Le cœur du projet développé pour cette exposition s’ancre substantiellement dans l’histoire et la géographie de Liège dans le sens où celui-ci prend sa source dans un itinéraire reliant la Place Saint-Lambert et ses vestiges gallo-romains au numéro 52 de la rue Lairesse, située dans le quartier moderne du Longdoz, que Leïla Pile a parcouru à pied, à maintes reprises, et nourri de visites aux musées de la ville pour se documenter sur les collections patrimoniales qui y sont conservées.
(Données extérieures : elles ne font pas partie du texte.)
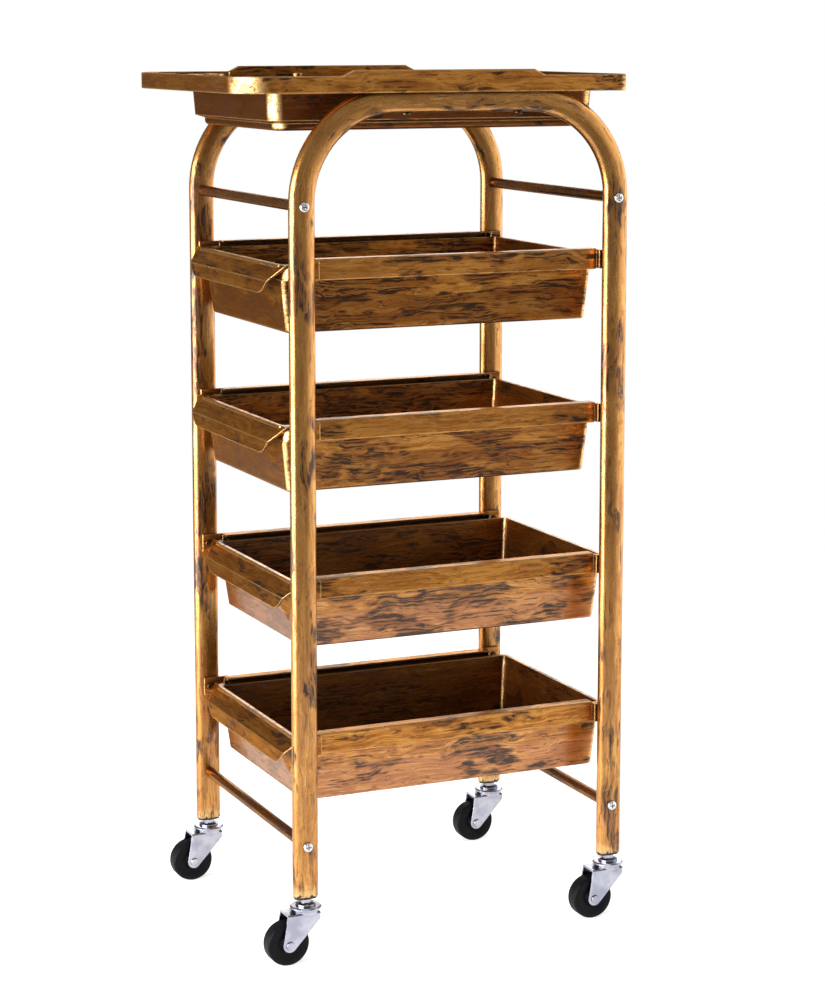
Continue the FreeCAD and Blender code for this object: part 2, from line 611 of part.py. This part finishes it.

De cette recherche située est né un ensemble de propositions enchâssées qui, sans jamais se ressembler découlent pourtant d’un protocole identique, nous invite à considérer l’espace environnant autrement que comme une simple aire à traverser en soutenant notre progression via les informations renseignées dans les titres mêmes des œuvres.